> **Task prompt**:
Return, exactly as written, the lines from the one containing "Write the Blender Python" through the one containing "TAPE_EDGE_ROUNDING = 0.3 * MM", with both ends included.

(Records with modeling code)
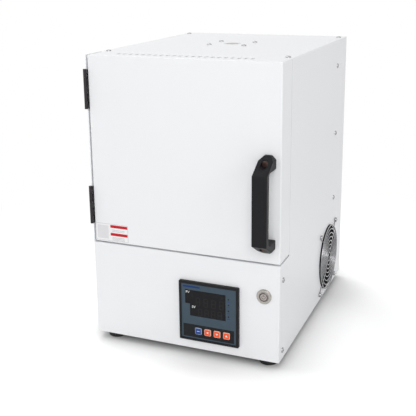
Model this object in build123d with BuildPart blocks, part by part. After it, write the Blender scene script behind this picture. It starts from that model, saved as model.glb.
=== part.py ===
from build123d import *
import os

os.makedirs("parts", exist_ok=True)

# A bench muffle furnace. +X is right, +Y is to the back, +Z is up, lengths are in millimetres.
# The origin is under the middle of the whole furnace, at the level of the bench.

# ---- Driving dimensions ----

# Cabinet of folded sheet steel
case_width = 304
case_depth = 390
case_height = 444
sheet = 1.2
fold = 2.0  # outside radius of a bend
ledge_height = 152  # from the underside of the case up to the ledge below the door
lip_width = 16  # inward flanges that take the cover screws
base_flange = 20
frame_flange = 18
shelf_flange = 14
side_return = 24
bulkhead_setback = 316  # from the front of the case back to the wall behind the muffle
edge_break = 0.5  # deburred cut edges
fan_relief = 1  # between the fan's body and the base flange

# Feet
foot_height = 12
foot_top_diameter = 32
foot_bottom_diameter = 28
foot_inset = 23
foot_recess_diameter = 13
foot_recess_depth = 7
foot_rim = 3  # straight part at the foot's top
foot_edge = 1.5
foot_screw_length = 11

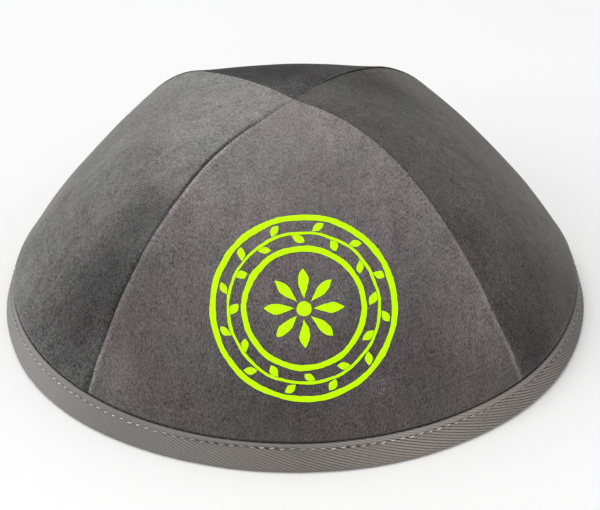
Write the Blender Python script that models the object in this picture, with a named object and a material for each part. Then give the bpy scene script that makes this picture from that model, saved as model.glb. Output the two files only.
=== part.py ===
# Four-panel suede skullcap: four gores that meet at a seam junction on top, a folded twill binding
# round the rim, and a medallion of transfer film on the front panel.
# Metres, +Z up. The origin is the centre of the rim, on the surface that the cap rests on, and the
# front panel faces -Y.

import math
from collections import namedtuple

import bmesh
import bpy
import numpy as np

MM = 0.001

# The cap as a whole
RIM_RADIUS = 86.0 * MM
CROWN_HEIGHT = 68.5 * MM
GAP = 0.3 * MM

# Suede panels
PANEL_WALL = 1.8 * MM
PANEL_TUCKED_WALL = 1.0 * MM
PANEL_SWELL = 0.2 * MM
PANEL_SWELL_START = 0.5 * MM
PANEL_SWELL_END = 2.0 * MM
SEAM_ROLL_DEPTH = 0.6 * MM
SEAM_ROLL_WIDTH = 1.8 * MM
SEAM_ALLOWANCE_WIDTH = 5.0 * MM
SEAM_ALLOWANCE_THICKNESS = 1.0 * MM
SEAM_ALLOWANCE_STEP = 1.0 * MM
SQUARING_LENGTH = 12.0 * MM
# How much wider the front and back panels spread at the rim, each side, at the side panels' expense.
SEAM_FLARE = math.radians(1.8)
SEAM_FLARE_LENGTH = 42.0 * MM

# Folded binding tape
TAPE_THICKNESS = 1.0 * MM
TAPE_COVER = 8.6 * MM
TAPE_FOLD_RADIUS = 1.2 * MM
TAPE_EDGE_ROUNDING = 0.3 * MM

# Medallion of transfer film
FILM_THICKNESS = 0.3 * MM
PRINT_CENTRE_UP_WALL = 45.5 * MM
OUTER_RING_RADIUS = 25.9 * MM
OUTER_RING_LINE = 1.45 * MM
INNER_RING_RADIUS = 17.1 * MM
INNER_RING_LINE = 1.4 * MM
WREATH_STEM_LINE = 0.8 * MM
WREATH_CLEARANCE = 0.65 * MM
WREATH_LEAVES = 24
ROSETTE_CLEARANCE = 5.0 * MM
ROSETTE_HUB_RADIUS = 2.6 * MM
ROSETTE_PETALS = 8

# Mesh fineness
PROFILE_SAMPLES = 60
PANEL_COLUMNS = 12
PANEL_ROWS = 14
RIM_STEPS = 72
RING_STEPS = 48
PRINT_SAMPLES = 181

QUARTER = math.pi / 2
HALF_PANEL = math.pi / 4
PANEL_CREASE = math.radians(50)
TAPE_CREASE = math.radians(40)
FILM_CREASE = math.radians(30)

# Sections up the middle of a panel, from the rim to the seam junction. Height is a share of
# CROWN_HEIGHT and reach a share of RIM_RADIUS. Squareness is 0 where the level section is round and
# 1 where it is a square with its corners on the seams.
Section = namedtuple("Section", "height reach squareness")
SECTIONS = (
    Section(0.000, 1.000, 0.04),
    Section(0.150, 0.968, 0.05),
    Section(0.300, 0.896, 0.09),
    Section(0.450, 0.804, 0.14),
    Section(0.600, 0.699, 0.21),
    Section(0.730, 0.589, 0.31),
    Section(0.845, 0.472, 0.45),
    Section(0.925, 0.348, 0.66),
    Section(0.980, 0.206, 0.88),
    Section(1.000, 0.090, 0.95),
    Section(0.998, 0.000, 0.95),
)

# Looks: linear red, green and blue, and roughness
FRONT_SUEDE = (0.135, 0.120, 0.112)
SIDE_SUEDE = (0.105, 0.100, 0.097)
BACK_SUEDE = (0.075, 0.073, 0.072)
TWILL_GREY = (0.190, 0.180, 0.165)
FILM_GREEN = (0.560, 1.000, 0.005)
SUEDE_ROUGHNESS = 0.95
TWILL_ROUGHNESS = 0.85
FILM_ROUGHNESS = 0.55


def smooth_step(share):
    share = min(max(share, 0), 1)
    return share * share * (3 - 2 * share)


def catmull_rom(before, start, end, after, t):
    """The smooth curve through start and end, at share t of the way between them."""
    return 0.5 * (
        2 * start
        + (end - before) * t
        + (2 * before - 5 * start + 4 * end - after) * t**2
        + (3 * start - before - 3 * end + after) * t**3
    )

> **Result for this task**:
Write the Blender Python script that models the object in this picture, with a named object and a material for each part. Then give the bpy scene script that makes this picture from that model, saved as model.glb. Output the two files only.
=== part.py ===
# Four-panel suede skullcap: four gores that meet at a seam junction on top, a folded twill binding
# round the rim, and a medallion of transfer film on the front panel.
# Metres, +Z up. The origin is the centre of the rim, on the surface that the cap rests on, and the
# front panel faces -Y.

import math
from collections import namedtuple

import bmesh
import bpy
import numpy as np

MM = 0.001

# The cap as a whole
RIM_RADIUS = 86.0 * MM
CROWN_HEIGHT = 68.5 * MM
GAP = 0.3 * MM

# Suede panels
PANEL_WALL = 1.8 * MM
PANEL_TUCKED_WALL = 1.0 * MM
PANEL_SWELL = 0.2 * MM
PANEL_SWELL_START = 0.5 * MM
PANEL_SWELL_END = 2.0 * MM
SEAM_ROLL_DEPTH = 0.6 * MM
SEAM_ROLL_WIDTH = 1.8 * MM
SEAM_ALLOWANCE_WIDTH = 5.0 * MM
SEAM_ALLOWANCE_THICKNESS = 1.0 * MM
SEAM_ALLOWANCE_STEP = 1.0 * MM
SQUARING_LENGTH = 12.0 * MM
# How much wider the front and back panels spread at the rim, each side, at the side panels' expense.
SEAM_FLARE = math.radians(1.8)
SEAM_FLARE_LENGTH = 42.0 * MM

# Folded binding tape
TAPE_THICKNESS = 1.0 * MM
TAPE_COVER = 8.6 * MM
TAPE_FOLD_RADIUS = 1.2 * MM
TAPE_EDGE_ROUNDING = 0.3 * MM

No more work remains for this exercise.